Grade separated intersections
As we discussed earlier, grade-separated intersections are provided to separate the traffic in the vertical grade. But the traffic need not be those pertaining to road only. When a railway
line crosses a road, then also grade separators are used. Different types of grade-separators are flyovers and interchange. Flyovers itself are subdivided into overpass and underpass. When two roads cross at a point, if the road having major traffic is elevated to a higher grade for further movement of traffic, then such structures are called overpass. Otherwise, if the major road is depressed to a lower level to cross another by means of an under bridge or tunnel, it is called under-pass. Interchange is a system where traffic between two or more roadways flows at different levels in the grade separated junctions. Common types of interchange include trumpet interchange, diamond interchange , and cloverleaf interchange.
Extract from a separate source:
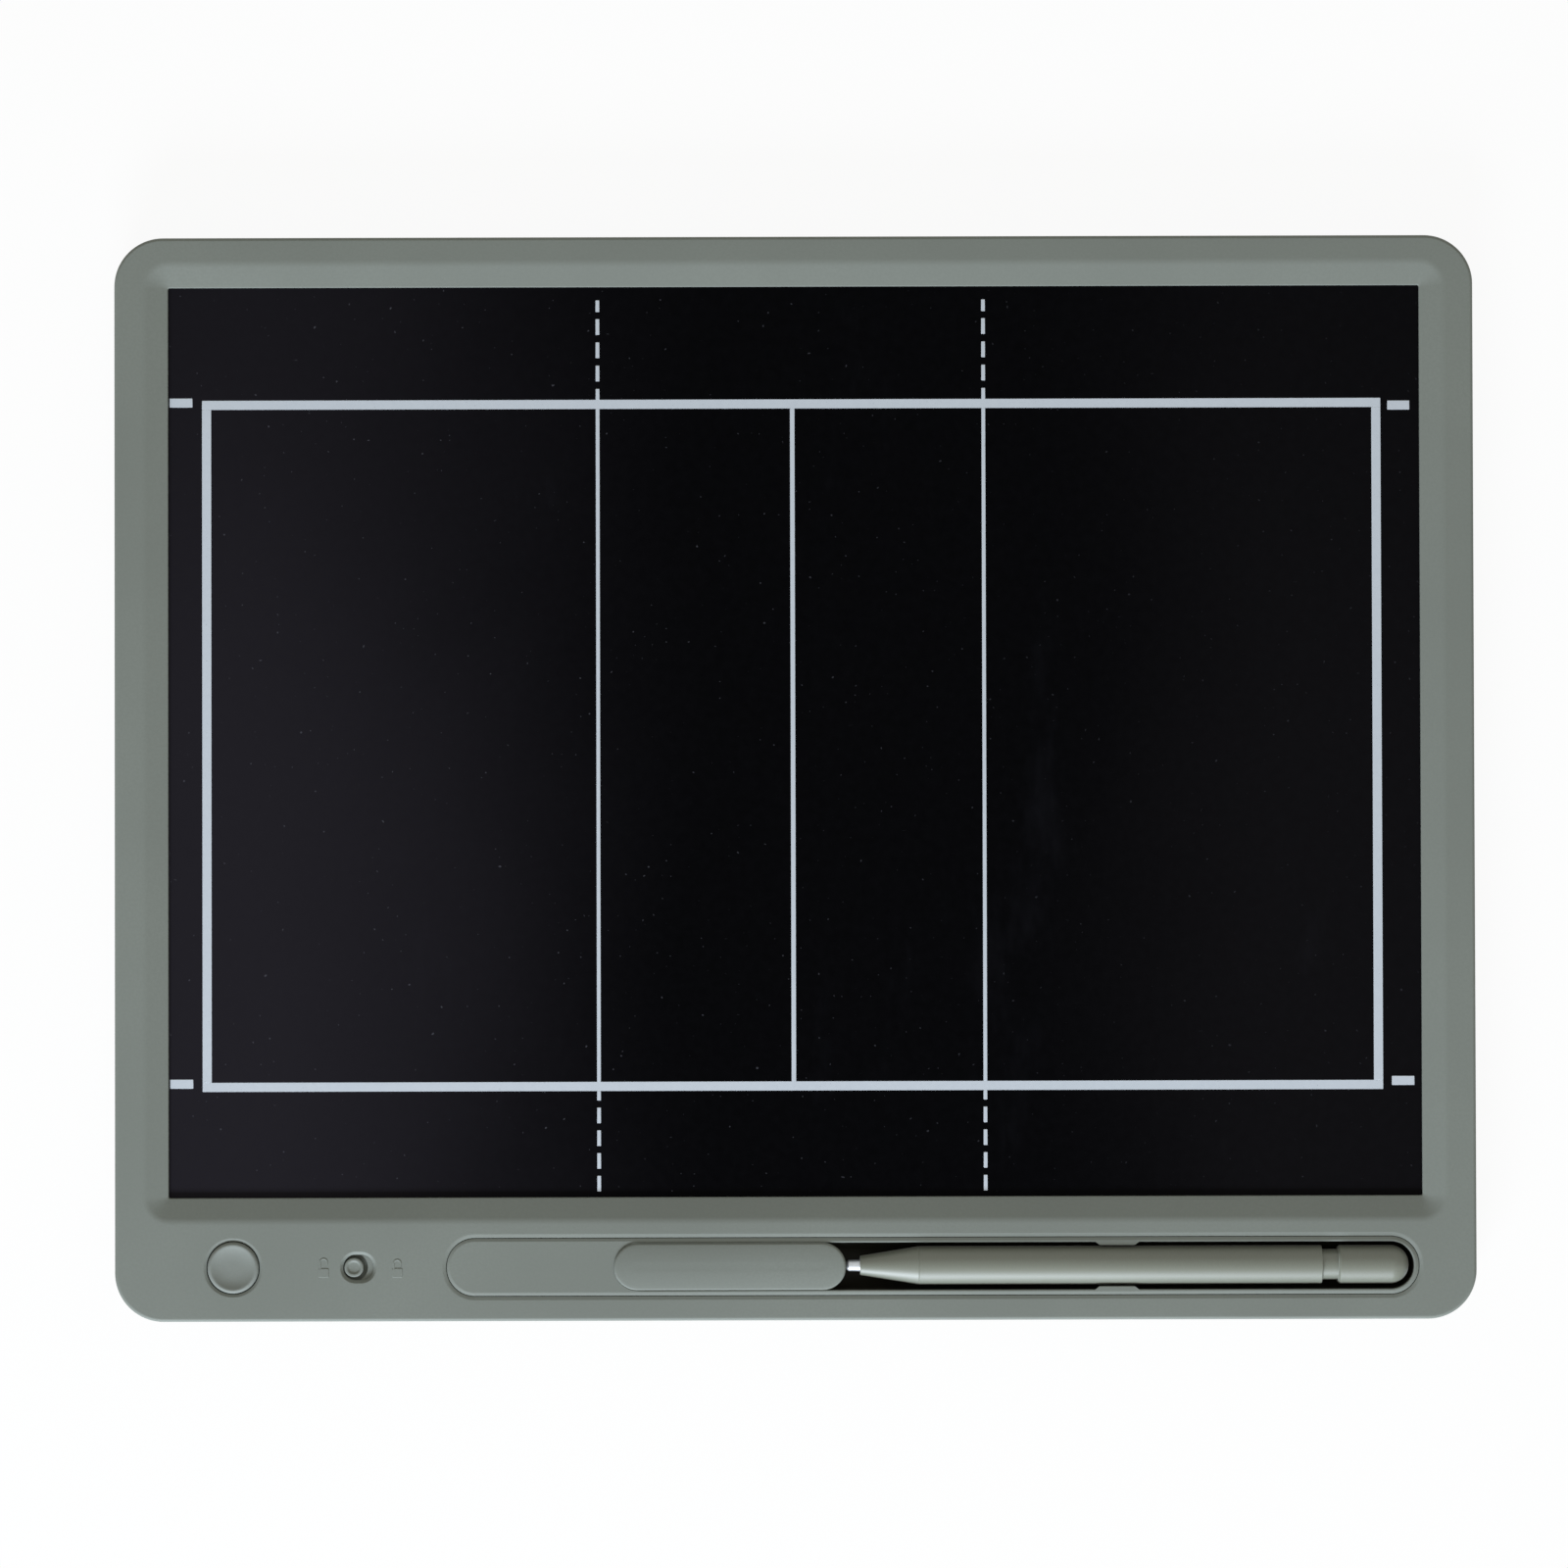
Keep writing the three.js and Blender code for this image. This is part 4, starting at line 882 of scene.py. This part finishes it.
# %% [markdown]
# ## The writing film
# The film is a dark, slightly glossy laminate. Close up it holds tiny bright specks,
# dust and a few faint rub marks from writing. All are noises with a high threshold,
# so that only their tips show. Over its black a violet glare is painted at the left
# side and a weaker one at the right, both fading towards the top: painted reflections
# of the studio. They are slow changes of the base colour along X and Y, and a cloudy
# noise frays their edges.

# %% Dark writing film
def writing_film():
    finish = Finish("writing_film", Specular_IOR_Level=0.015)
    specks = finish.step(finish.noise(900, 1, 0.5), 0.745, 0.81)
    lint = finish.step(finish.noise(320, 2, 0.5, (1, 4, 1)), 0.77, 0.85)
    rubs = finish.step(finish.noise(26, 5, 0.7, (1, 0.35, 1)), 0.6, 0.85)
    # Painted reflection: a violet glare painted into the base colour at the left and a weaker one
    # at the right, fading towards the top.
    x, cloud = finish.axis("X"), finish.noise(9, 3, 0.5) * 0.05
    lower = 1 - finish.step(finish.axis("Y"), 0.0, 0.13) * 0.4
    painted_glare_left = (1 - finish.step(x + cloud, -0.12, 0.004)) * lower
    painted_glare_right = finish.step(x + cloud, 0.08, 0.15) * lower
    left_painted_glare = finish.mix(painted_glare_left, colour(2, 2, 3), colour(33, 31, 36))
    # depth is the film's black with the painted glare in it.
    depth = finish.mix(painted_glare_right, left_painted_glare, colour(13, 12, 14))
    fewer = 1 - finish.step(x, -0.04, 0.08) * 0.6
    mottle = finish.noise(420, 3, 0.6) * 0.02
    dust = specks * fewer * 0.5 + lint * 0.25 + mottle
    dusted = finish.mix(dust, depth, colour(84, 84, 92))
    finish.feed(Base_Color=finish.mix(rubs * 0.12, dusted, colour(52, 52, 60)),
                Roughness=0.32 + rubs * 0.12 + specks * 0.2)
    finish.bump(finish.noise(420, 3, 0.5), 0.05, 0.00006)
    return finish.material


film = writing_film()
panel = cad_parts["lcd_panel"].data
panel.materials.clear()
panel.materials.append(film)
print("film finish on the panel")

# %% [markdown]
# ## The printed court
# The court is screen-printed on the film: an outline, two attack lines, the centre
# line, dashes that carry the attack lines on outside the court, and four short ticks.
# Ink has a real, if tiny, thickness, so each line is a thin bar. That keeps its edges
# crisp however far the film's texture is blown up. Each bar is a walk with a
# hair-fine rounded edge, and where lines meet they lie at slightly different heights.
# Places are in millimetres from the middle of the board, and dashes are given as the
# first one's distance from the window's edge, their pitch, length and number.

# %% Court lines
def ink():
    finish = Finish("court_ink", Roughness=0.5, Specular_IOR_Level=0.4)
    mottle = finish.noise(700, 3, 0.6)
    pinholes = finish.step(finish.noise(1900, 2, 0.5), 0.7, 0.76)
    tone = finish.mix(mottle, colour(193, 200, 210), colour(202, 209, 218))
    finish.feed(Base_Color=finish.mix(pinholes * 0.35, tone, colour(110, 116, 126)),
                Roughness=0.46 + mottle * 0.1)
    finish.bump(mottle, 0.08, 0.00004)
    return finish.material


HIGH_INK, SIDE_INK, LOW_INK = 0.05, 0.045, 0.04
COURT_LEFT, COURT_RIGHT, COURT_TOP, COURT_BOTTOM = -146.09, 144.9, 93.49, -77.07
OUTLINE_WIDTH, ATTACK_HALF_WIDTH, TICK_HALF_WIDTH = 2.25, 0.46, 1.12
ATTACK_LINES, CENTRE_LINE = (-48.4, 46.85), (-0.9, 0.21)
TOP_DASHES, BOTTOM_DASHES = (7.85, 5.75, 3.9, 4), (1.4, 5.6, 3.85, 5)
window_left, window_bottom, window_top = window[0], window[2], window[3]
TICKS = ((window_left + 0.3, -148.45, 92.96), (146.6, 152.05, 91.7),
         (window_left + 0.3, -148.4, -75.13), (147.05, 152.6, -74.97))


def court():
    bm = bmesh.new()

    def line(x0, x1, y0, y1, lift):
        top = panel_level + lift
        slab(bm, (x0, x1, y0, y1, 0.08), panel_level - 0.01, [(0, top, 0.01), (0.1, top)], 1, 1)

    inner_top, inner_bottom = COURT_TOP - OUTLINE_WIDTH, COURT_BOTTOM + OUTLINE_WIDTH
    line(COURT_LEFT, COURT_RIGHT, inner_top, COURT_TOP, HIGH_INK)
    line(COURT_LEFT, COURT_RIGHT, COURT_BOTTOM, inner_bottom, HIGH_INK)
    line(COURT_LEFT, COURT_LEFT + OUTLINE_WIDTH, inner_bottom, inner_top, SIDE_INK)
    line(COURT_RIGHT - OUTLINE_WIDTH, COURT_RIGHT, inner_bottom, inner_top, SIDE_INK)
    for x in ATTACK_LINES:
        dashes = [(inner_bottom, inner_top), (window_top - 6.1, window_top - 3.2)]
        first, pitch, length, number = TOP_DASHES
        for i in range(number):
            start = window_top - first - i * pitch
            dashes.append((max(start - length, COURT_TOP), start))
        first, pitch, length, number = BOTTOM_DASHES
        for i in range(number):
            start = window_bottom + first + i * pitch
            dashes.append((start, min(start + length, COURT_BOTTOM)))
        for y0, y1 in dashes:
            line(x - ATTACK_HALF_WIDTH, x + ATTACK_HALF_WIDTH, y0, y1, LOW_INK)
    line(*CENTRE_LINE, inner_bottom, inner_top, LOW_INK)
    for x0, x1, y in TICKS:
        line(x0, x1, y - TICK_HALF_WIDTH, y + TICK_HALF_WIDTH, HIGH_INK)
    return bm


piece("court_print", court(), ink(), smooth=80)

# %% [markdown]
# ## Inside pieces
# Under the frame lie the tape, the backing, the circuit board and its parts, the
# cell and its contacts. Their CAD shapes are right as they are, so they only get
# their own finishes. A few are built from masks: copper tracks under solder mask,
# and the plus sign on the cell's can.

# %% Finishes of the inside pieces
def simple(name, base, light, rough, metal=0.0, scale=900, grain=0.2):
    """A finish between two shades, clouded and grained by one size of noise."""
    finish = Finish(name, Roughness=rough, Metallic=metal)
    cloud = finish.noise(scale, 4, 0.6)
    finish.feed(Base_Color=finish.mix(cloud, base, light), Roughness=rough - 0.08 + cloud * 0.16)
    finish.bump(finish.noise(scale * 2.2, 2, 0.6), grain, 0.00008)
    return finish.material


def solder_mask():
    finish = Finish("circuit_solder_mask", Roughness=0.35, Coat_Weight=0.4)
    tracks = finish.node("ShaderNodeTexBrick", {"offset": 0.37, "squash": 0.6}, {
        "Vector": finish.place, "Scale": 220.0, "Mortar Size": 0.06,
        "Mortar Smooth": 0.2}, out="Fac")
    finish.feed(Base_Color=finish.mix(tracks, colour(24, 84, 52), colour(52, 128, 76)))
    finish.bump(tracks, 0.3, 0.00006)
    return finish.material


def cell_can():
    finish = Finish("cell_can", Roughness=0.28, Metallic=1.0)
    centre = middle("coin_cell") * MM
    x, y = abs(finish.axis("X") - centre.x), abs(finish.axis("Y") - centre.y)
    thick, long = 0.4 * MM, 2.4 * MM
    plus = (x < thick) * (y < long)
    plus = (plus + (y < thick) * (x < long)).math("MINIMUM", 1.0)
    swirl = finish.noise(500, 3, 0.6, (1, 6, 1))
    finish.feed(Base_Color=finish.mix(swirl, colour(180, 181, 180), colour(206, 207, 206)),
                Roughness=0.22 + swirl * 0.16)
    finish.bump(swirl * 0.1 - plus, 0.6, 0.00015)
    return finish.material


black = simple("moulded_black", colour(24, 25, 26), colour(34, 35, 36), 0.5)
foam = simple("foam_tape", colour(20, 20, 20), colour(36, 36, 36), 0.9, scale=1500, grain=0.5)
styrene = simple("styrene_backing", colour(38, 39, 40), colour(48, 49, 50), 0.7, scale=300)
polyimide = simple("polyimide_tail", colour(150, 94, 34), colour(186, 124, 50), 0.3,
                   scale=400, grain=0.1)
brass = simple("sprung_brass", colour(186, 150, 84), colour(210, 176, 108), 0.32,
               metal=1.0, scale=600)
finishes = {
    "lcd_adhesive_frame": foam,
    "lcd_backing_sheet": styrene,
    "lcd_flex_tail": polyimide,
    "flex_connector": black,
    "circuit_board": solder_mask(),
    "driver_chip": black,
    "boost_coil": black,
    "erase_switch_body": black,
    "erase_switch_plunger": black,
    "lock_switch_lever": black,
    "filter_capacitor": steel,
    "lock_switch_body": steel,
    "coin_cell": cell_can(),
    "battery_contact_negative": brass,
    "battery_contact_positive": brass,
}
for node, material in finishes.items():
    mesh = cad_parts[node].data
    mesh.materials.clear()
    mesh.materials.append(material)
print(len(finishes), "inside pieces have a finish")

# %% [markdown]
# ## Floor and world
# The board lies on a plain white floor under a plain white studio. Both are white to
# the camera and to reflections. The floor gives most of its white as light of its own
# and the rest by being lit, so it keeps the board's soft shadow, and from below it is
# clear, so that the board's back can be looked at. It is shifted along Y, so that the
# seam between its two triangles is not under the board.

# %% Floor and world
def seen_by(nodes, *rays):
    """1 for rays of the named kinds, and 0 for all others."""
    seen, *others = [nodes.node("ShaderNodeLightPath", out=ray) for ray in rays]
    for other in others:
        seen = seen.math("MAXIMUM", other)
    return seen


def white_floor():
    material = bpy.data.materials.new("studio_floor")
    nodes = Nodes(material)
    matte = nodes.node("ShaderNodeBsdfDiffuse", {}, {"Color": (0.9, 0.9, 0.9, 1)})
    lit = nodes.node("ShaderNodeMixShader", {}, {
        0: seen_by(nodes, "Is Camera Ray", "Is Glossy Ray") * 0.93,
        1: matte, 2: nodes.node("ShaderNodeEmission")})
    both_sides = nodes.node("ShaderNodeMixShader", {}, {
        0: nodes.node("ShaderNodeNewGeometry", out="Backfacing"),
        1: lit, 2: nodes.node("ShaderNodeBsdfTransparent")})
    nodes.node("ShaderNodeOutputMaterial", {}, {"Surface": both_sides})
    return material


bm = bmesh.new()
bmesh.ops.create_grid(
    bm, x_segments=1, y_segments=1, size=7, matrix=Matrix.Translation((0, 2, 0)))
floor_mesh = bpy.data.meshes.new("studio_floor")
bm.to_mesh(floor_mesh)
bm.free()
floor_mesh.materials.append(white_floor())
floor = bpy.data.objects.new("studio_floor", floor_mesh)
bpy.context.scene.collection.objects.link(floor)

world = bpy.data.worlds.new("studio")
bpy.context.scene.world = world
sky = Nodes(world)
soft = sky.node("ShaderNodeBackground", {}, {"Color": (1.0, 0.985, 0.88, 1), "Strength": 0.42})
plain = sky.node("ShaderNodeBackground", {}, {"Color": (1, 1, 1, 1), "Strength": 1.0})
seen = seen_by(sky, "Is Camera Ray", "Is Glossy Ray", "Is Transmission Ray")
chosen = sky.node("ShaderNodeMixShader", {}, {0: seen, 1: soft, 2: plain})
sky.node("ShaderNodeOutputWorld", {}, {"Surface": chosen})
print("floor and world are white")

# %% [markdown]
# ## Light
# The main light is a wide softbox beyond the board's lower edge, so slopes that face
# it are bright and those that face away are dark, as in the photograph. Its faint blue
# makes up for the warm sky, so that grey plastic stays grey.

# %% Softbox
def softbox(name, place, aim, size, power, tint):
    light = bpy.data.lights.new(name, "AREA")
    light.shape, light.size, light.size_y = "RECTANGLE", size[0], size[1]
    light.energy, light.color = power, tint
    lamp = bpy.data.objects.new(name, light)
    lamp.location = place
    lamp.rotation_mode = "QUATERNION"
    lamp.rotation_quaternion = (Vector(aim) - Vector(place)).to_track_quat("-Z", "Y")
    bpy.context.scene.collection.objects.link(lamp)
    print(name, "at", place, power, "W")


softbox("low_softbox", place=(-0.35, -1.6, 0.65), aim=(0, 0, 0), size=(0.9, 0.45),
        power=41, tint=(0.91, 1.0, 1.12))

# %% [markdown]
# ## Camera
# The photograph is taken from above, through a long lens, and not quite squarely. So
# the camera looks at a point of the front face from over a metre away, pitched and
# rolled by a fraction of a degree. Its lens follows from the width shown there.

# %% Camera almost straight above
FRAME_WIDTH, DISTANCE = 0.38605, 1.18
PITCH, ROLL = math.radians(0.76), math.radians(-0.15)
aim = Vector((-0.0026, -0.00155, face_level * MM))
camera_data = bpy.data.cameras.new("camera")
camera = bpy.data.objects.new("camera", camera_data)
bpy.context.scene.collection.objects.link(camera)
bpy.context.scene.camera = camera
camera_data.sensor_width = 36
camera_data.lens = DISTANCE * camera_data.sensor_width / FRAME_WIDTH
camera_data.clip_start, camera_data.clip_end = 0.05, 20
camera.rotation_euler = (PITCH, 0, ROLL)
camera.location = aim + camera.rotation_euler.to_matrix() @ Vector((0, 0, DISTANCE))
print("lens", round(camera_data.lens, 1), "mm")

# %% [markdown]
# ## Finish
# The view settings stay plain.

# %% Plain view settings
bpy.context.scene.view_settings.view_transform = "Standard"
1. Trumpet interchange: Trumpet interchange is a popular form of three leg interchange. If one of the legs of the interchange meets a highway at some angle but does not cross it, then the interchange is called trumpet interchange. A typical layout of trumpet interchange is shown in figure 33:5.
2. Diamond interchange: Diamond interchange is a popular form of four-leg interchange found in the urban locations where major and minor roads crosses. The important feature of this interchange is that it can be designed even if the major road is relatively narrow. A typical layout of diamond interchange is shown in figure 33:6.
3. Clover leaf interchange: It is also a four leg interchange and is used when two highways of high volume and speed intersect each other with considerable turning movements. The main advantage of cloverleaf intersection is that it provides complete separation of traffic. In addition, high speed at intersections can be achieved. However, the disadvantage is
that large area of land is required. Therefore, cloverleaf interchanges are provided mainly in rural areas. A typical layout of this type of interchange is shown in figure 33:7.